▶ [EXERCISE TASK]: Find each line with the string "type" and copy it.

▶ [DATA FOR THIS EXERCISE]:
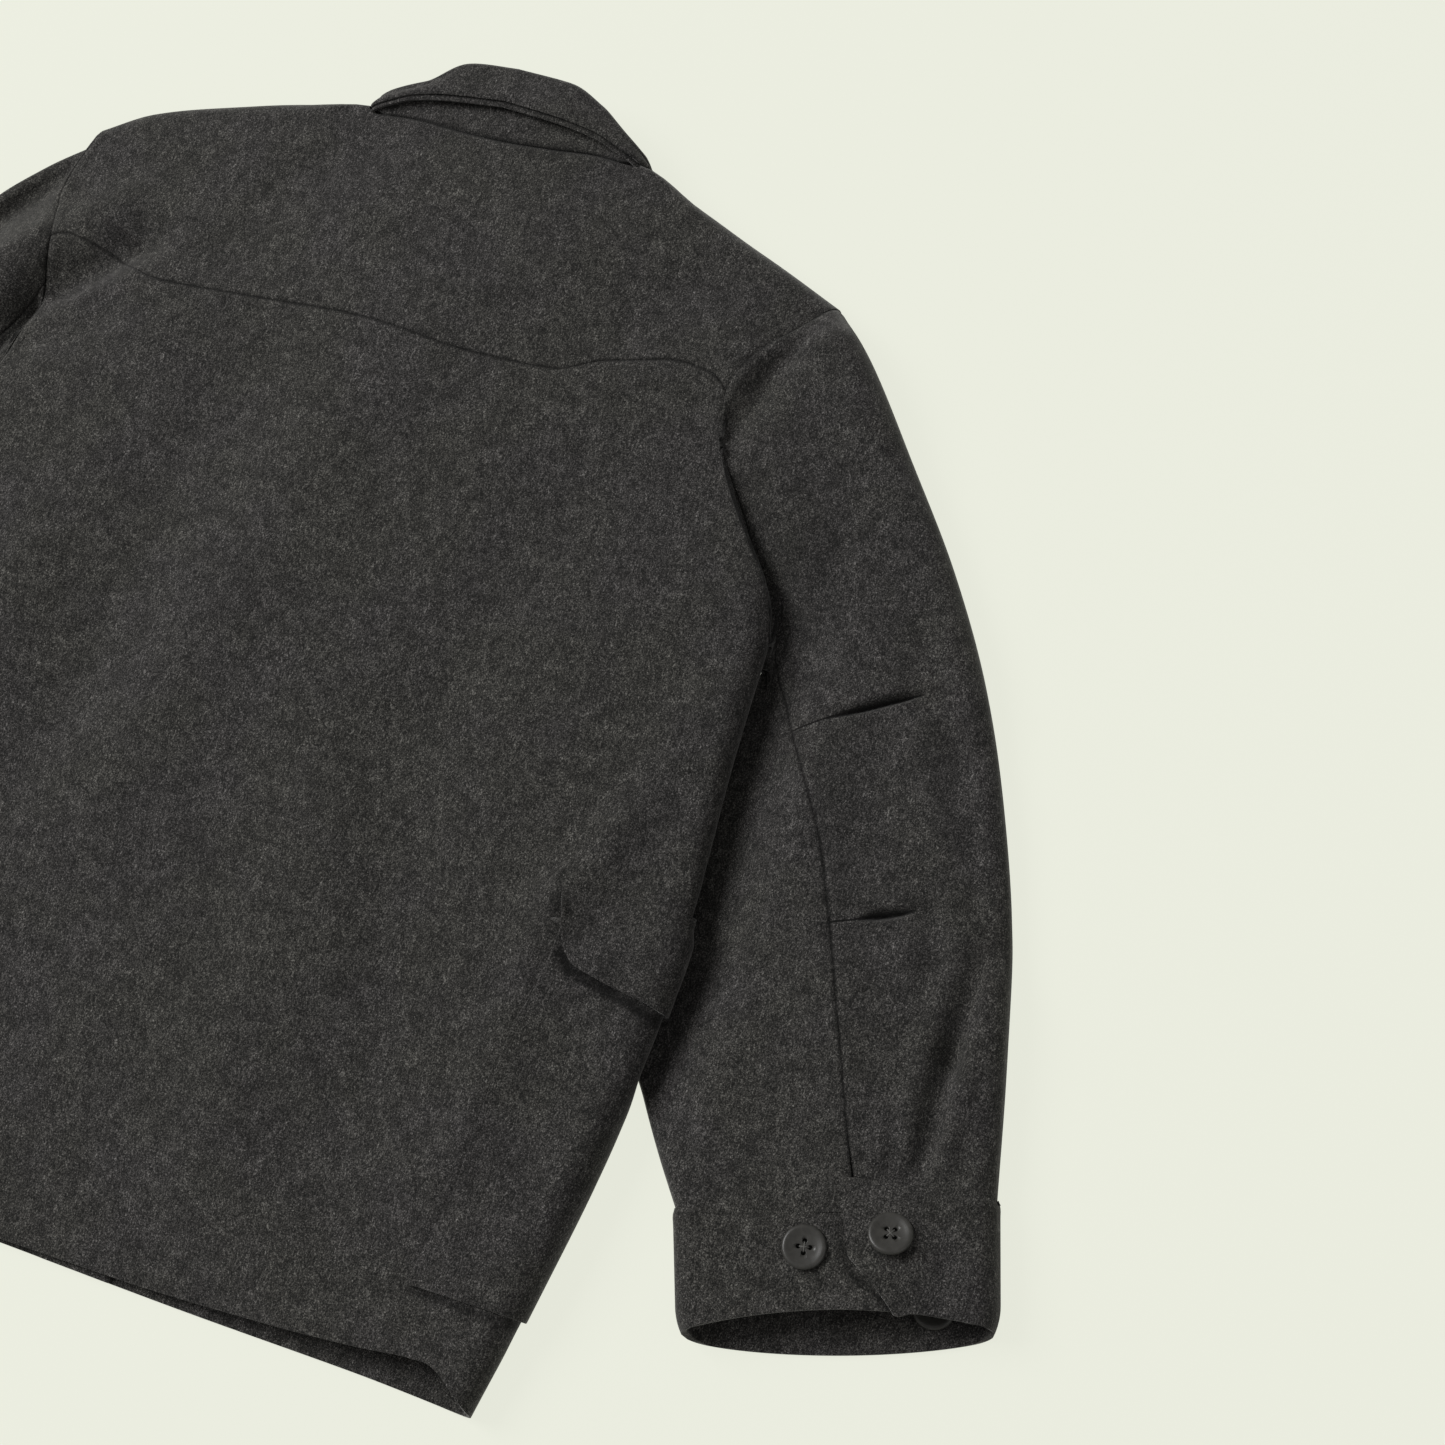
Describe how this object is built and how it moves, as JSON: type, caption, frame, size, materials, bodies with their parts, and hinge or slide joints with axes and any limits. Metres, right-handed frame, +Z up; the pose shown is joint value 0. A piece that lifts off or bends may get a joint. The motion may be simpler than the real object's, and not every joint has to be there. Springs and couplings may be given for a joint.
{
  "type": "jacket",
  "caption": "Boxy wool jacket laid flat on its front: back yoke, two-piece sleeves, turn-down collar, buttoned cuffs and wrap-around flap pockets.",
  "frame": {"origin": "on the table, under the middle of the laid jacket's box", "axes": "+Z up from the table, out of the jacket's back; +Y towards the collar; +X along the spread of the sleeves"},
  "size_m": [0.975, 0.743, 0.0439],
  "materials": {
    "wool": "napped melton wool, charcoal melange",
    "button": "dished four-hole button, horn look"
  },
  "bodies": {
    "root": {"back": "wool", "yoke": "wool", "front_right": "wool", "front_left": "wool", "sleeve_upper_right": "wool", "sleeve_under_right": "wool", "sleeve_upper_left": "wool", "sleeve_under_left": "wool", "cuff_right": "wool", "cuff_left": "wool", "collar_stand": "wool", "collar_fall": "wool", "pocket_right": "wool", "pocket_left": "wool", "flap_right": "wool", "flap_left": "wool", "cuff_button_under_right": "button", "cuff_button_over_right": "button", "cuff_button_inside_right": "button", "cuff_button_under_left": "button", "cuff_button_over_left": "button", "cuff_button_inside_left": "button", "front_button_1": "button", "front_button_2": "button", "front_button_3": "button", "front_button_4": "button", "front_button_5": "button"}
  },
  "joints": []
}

==

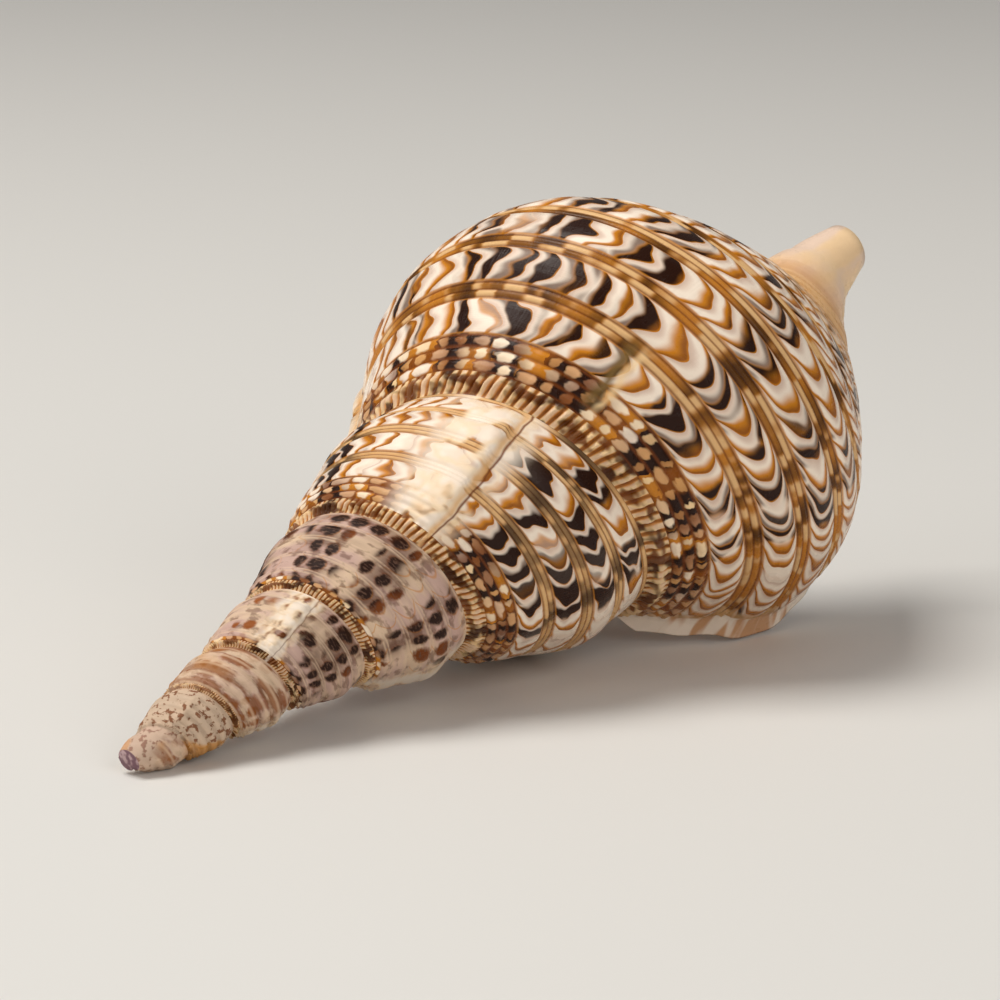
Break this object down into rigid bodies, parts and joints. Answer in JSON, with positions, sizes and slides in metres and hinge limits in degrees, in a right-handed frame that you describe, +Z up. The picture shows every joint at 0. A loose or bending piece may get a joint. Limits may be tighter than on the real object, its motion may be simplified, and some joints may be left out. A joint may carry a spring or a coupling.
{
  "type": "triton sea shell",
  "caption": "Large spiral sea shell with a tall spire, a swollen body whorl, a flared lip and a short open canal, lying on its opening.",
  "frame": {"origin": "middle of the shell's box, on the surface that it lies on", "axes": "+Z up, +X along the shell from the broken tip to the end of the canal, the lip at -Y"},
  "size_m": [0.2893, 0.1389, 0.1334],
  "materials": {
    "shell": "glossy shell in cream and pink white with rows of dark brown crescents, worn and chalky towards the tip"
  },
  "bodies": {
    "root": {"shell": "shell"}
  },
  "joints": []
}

▶ [RESULT OF THE TASK]:
Describe how this object is built and how it moves, as JSON: type, caption, frame, size, materials, bodies with their parts, and hinge or slide joints with axes and any limits. Metres, right-handed frame, +Z up; the pose shown is joint value 0. A piece that lifts off or bends may get a joint. The motion may be simpler than the real object's, and not every joint has to be there. Springs and couplings may be given for a joint.
  "type": "jacket",
  "type": "triton sea shell",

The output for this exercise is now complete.